Imagine the following scenario:

  • Four adventurers are traveling from one city to another. They have 1 horse which is pulling a covered wagon.
  • One adventurer is riding and controlling the horse, two are walking alongside, and the fourth is resting in the wagon (not sleeping).
  • The party is ambushed by a group of monsters. Let's assume that all the PC's are surprised and only the monsters take their turn. However the monsters do not know that there is a fourth character in the wagon.
  • The two characters who were walking begin fighting the monsters. The character on the horse stops it, dismounts and grabs his weapons. He does not begin fighting because he has already used all of his actions interacting with objects.
  • Meanwhile, the character in the wagon hears fighting and decides that he should join in. He gathers his weapons etc and gets ready to fight.
  • A few rounds later, the character jumps out of the wagon and attacks one of the monsters.

What happens? Does the attacking player get advantage? Is there some sort of surprise round? (I know there are no surprise rounds in 5e, but you get the point) Does nothing happen because the monster is already in combat and alert to all threats, including unexpected ones?


1 Answer 1


No, a character can't be surprised in the middle of combat.

Any character or monster that doesn’t notice a threat is surprised at the start of the encounter.

This is the only method given in the rules for a creature to be surprised. The monster already noticed a threat, so it can't be surprised, and besides, it's not the start of the encounter.

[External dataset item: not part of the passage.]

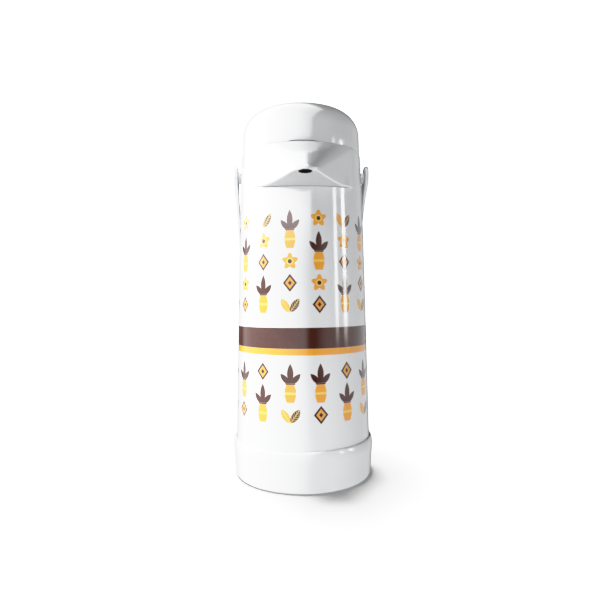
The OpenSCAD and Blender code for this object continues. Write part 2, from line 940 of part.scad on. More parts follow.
module push_button() {
    rim_z = button_top - crown_r + sqrt(pow(crown_r, 2) - pow(button_r, 2));
    skirt_low = rim_z - button_skirt;
    vent_r = 1.5;
    bore_r = button_r - button_wall;
    section = concat(
        crown_line(0, button_r),
        [[button_r, skirt_low], [bore_r, skirt_low]],
        reversed(crown_line(button_wall, bore_r))
    );
    color("white")
        difference() {
            union() {
                rotate_extrude()
                    polygon(section);
                ring(stem_r, stem_r - button_wall, cap_top, button_top - 0.6 * button_wall);
            }
            translate([0, 0, cap_top + 2 * vent_r])
                x_rod(vent_r, -stem_r - over, stem_r + over);
        }
}

body_shell();
beak_floor();
spout_nozzle();
base_cup();
flask_pad();
flask_outer();
flask_inner();
flask_spacers();
neck_gasket();
neck_deck();
deck_screws();
stopper_gasket();
pump_stopper();
siphon_tube();
delivery_tube();
hinge_pin();
handle_pins();
carry_handle();
lid_shell();
lid_plate();
plate_screws();
lid_gasket();
lid_catch();
check_valve();
bellows();
return_spring();
bellows_cap();
intake_valve();
push_button();
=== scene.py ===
"""Glass-lined pump pot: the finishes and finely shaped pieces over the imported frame.

The pot stands on the floor at z = 0 with its beak towards -Y. Each sub-assembly is a
class that holds its sizes in millimetres, builds its meshes in the frame's metres and
dresses them with a procedural finish.
"""

import json
import logging
import math
from dataclasses import dataclass, field
from enum import Enum
from typing import Callable, Optional, Sequence, Union

import bmesh
import bpy
import numpy as np
from mathutils import Matrix, Vector

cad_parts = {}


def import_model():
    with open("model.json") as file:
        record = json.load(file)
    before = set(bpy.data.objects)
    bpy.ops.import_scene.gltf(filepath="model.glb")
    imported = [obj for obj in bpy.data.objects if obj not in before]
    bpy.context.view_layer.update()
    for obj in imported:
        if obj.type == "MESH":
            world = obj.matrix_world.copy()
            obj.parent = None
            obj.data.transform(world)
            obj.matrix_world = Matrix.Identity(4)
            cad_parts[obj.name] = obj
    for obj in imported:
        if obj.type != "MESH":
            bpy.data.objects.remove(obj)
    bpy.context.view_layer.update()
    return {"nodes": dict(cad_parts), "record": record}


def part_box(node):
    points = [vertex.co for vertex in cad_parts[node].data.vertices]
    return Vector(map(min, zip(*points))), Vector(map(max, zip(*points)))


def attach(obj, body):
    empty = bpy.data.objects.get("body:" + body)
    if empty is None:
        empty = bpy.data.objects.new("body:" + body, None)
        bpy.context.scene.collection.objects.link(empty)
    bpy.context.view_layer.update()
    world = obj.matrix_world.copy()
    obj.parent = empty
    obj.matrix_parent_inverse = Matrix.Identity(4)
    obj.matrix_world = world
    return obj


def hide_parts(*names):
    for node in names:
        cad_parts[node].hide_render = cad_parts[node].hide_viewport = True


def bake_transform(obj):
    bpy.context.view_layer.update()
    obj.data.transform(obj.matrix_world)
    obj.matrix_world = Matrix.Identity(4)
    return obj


log = logging.getLogger("pump_pot")

MM = 0.001
Point2 = tuple[float, float]
Point3 = tuple[float, float, float]
Colour = tuple[float, float, float]
SIDES = (-1, 1)
# degrees above which an edge stays sharp, on a built piece and on a CAD node
CREASE = 38.0
CAD_CREASE = 32.0
# millimetres within which points are one, and the cross product of a quad with no area
MERGE = 0.002
FLAT = 1e-6
# steps in a small rounded edge
EDGE_STEPS = 4


class Slot(Enum):
    """The record's material slots."""

    WHITE = "white_plastic"
    GREY = "grey_plastic"
    DARK = "dark_plastic"
    INNER = "inner_plastic"
    TUBE = "tube_plastic"
    GLASS = "silvered_glass"
    RUBBER = "rubber"
    BELLOWS = "bellows_rubber"
    FELT = "felt"
    STEEL = "steel"


class Body(Enum):
    """The bodies that pieces ride on."""

    CASE = "case"
    LID = "lid"
    BUTTON = "button"
    HANDLE = "handle"


# ---------------------------------------------------------------- shader values


def joined_by(operation: str, reflected: bool = False) -> Callable[["Wire", "Value"], "Wire"]:
    """Makes an operator that adds a Math node.

    Args:
        operation: the Math node's operation.
        reflected: True puts the other value first.

    Returns:
        The method for Wire.
    """

    def method(self: "Wire", other: "Value") -> "Wire":
        """Joins self and other by the Math node."""
        values = (other, self) if reflected else (self, other)
        return self.bench.math(operation, *values)

    return method


class Wire:
    """A number, colour or vector that a node puts out, with the operators of shader maths."""

    def __init__(self, bench: "Bench", socket: bpy.types.NodeSocket) -> None:
        """Wraps one output socket of the bench's node tree."""
        self.bench = bench
        self.socket = socket

    __add__ = joined_by("ADD")
    __radd__ = joined_by("ADD", True)
    __sub__ = joined_by("SUBTRACT")
    __rsub__ = joined_by("SUBTRACT", True)
    __mul__ = joined_by("MULTIPLY")
    __rmul__ = joined_by("MULTIPLY", True)
    __truediv__ = joined_by("DIVIDE")
    __rtruediv__ = joined_by("DIVIDE", True)
    __pow__ = joined_by("POWER")
    __mod__ = joined_by("FLOORED_MODULO")
    __lt__ = joined_by("LESS_THAN")
    __gt__ = joined_by("GREATER_THAN")

    def __neg__(self) -> "Wire":
        """Minus self."""
        return self * -1.0

    def __abs__(self) -> "Wire":
        """The size of self."""
        return self.bench.math("ABSOLUTE", self)

    def equals(self, wanted: int) -> "Wire":
        """1 where self, a whole number, is the wanted one."""
        return abs(self - float(wanted)) < 0.5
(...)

That said, it's certainly reasonable for the player in question to count as hidden while concealed in the wagon.

In combat, most creatures stay alert for signs of danger all around, so if you come out of hiding and approach a creature, it usually sees you. However, under certain circumstances, the Dungeon Master might allow you to stay hidden as you approach a creature that is distracted, allowing you to gain advantage on an attack before you are seen.

These sound like the right sort of circumstances for the character to stay hidden as they move to attack, since the monsters don't even know there is another attacker. As it says, this is up to the DM, but it's not much of a jump, particularly if the player who was in the wagon makes a Stealth check to approach sneakily.

So while you can't get the benefits of surprising an enemy mid-combat, you can probably at least get advantage on your first attack.